Spontaneous valley splitting and valley pseudospin field effect transistors of monolayer VAgP2Se6
Abstract
Valleytronics has attracted much attention due to its potential applications in the information processing industry. Creation of permanent valley polarization (PVP), i.e. unbalanced occupation at different valleys, is a vital requirement for practical devices in valleytronics. However, the development of an appropriate material with PVP remains a main challenge.
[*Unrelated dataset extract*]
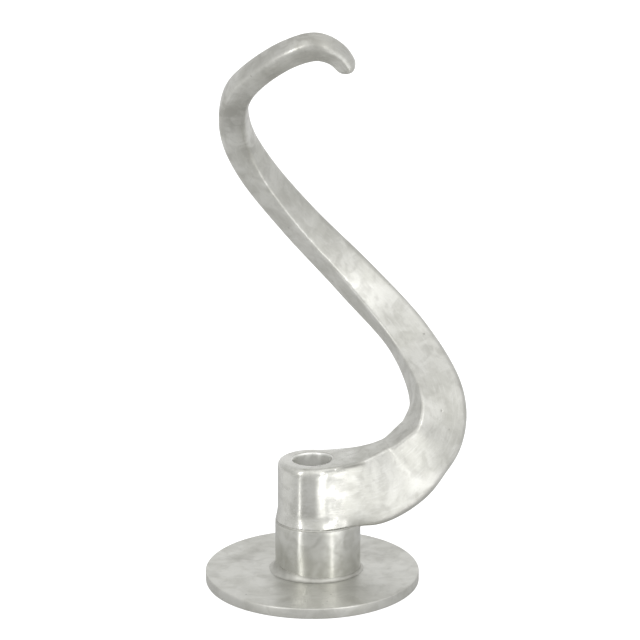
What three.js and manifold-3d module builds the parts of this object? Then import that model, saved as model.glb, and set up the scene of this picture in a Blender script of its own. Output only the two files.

Here we used first-principles calculations to predict that the spin–orbit coupling and magnetic ordering allow spontaneous valley Zeeman-type splitting in the pristine monolayer of VAgP2Se6. After suitable doping of VAgP2Se6, the Zeeman-type valley splitting results in a PVP, similar to the effect of spin polarization in spintronics. The VAgP2Se6 monolayer has nonequivalent valleys which can emit or absorb circularly polarized photons with opposite chirality. It thus shows great potential to be used as a photonic chirality filter and a circularly polarized light source. We then designed a valley pseudospin field effect transistor (VPFET) based on the monolayer VAgP2Se6, akin to the spin field effect transistors. In contrast to the current common transistors, VPFETs carry information of not only the electrons but also the valley pseudospins, far beyond common transistors.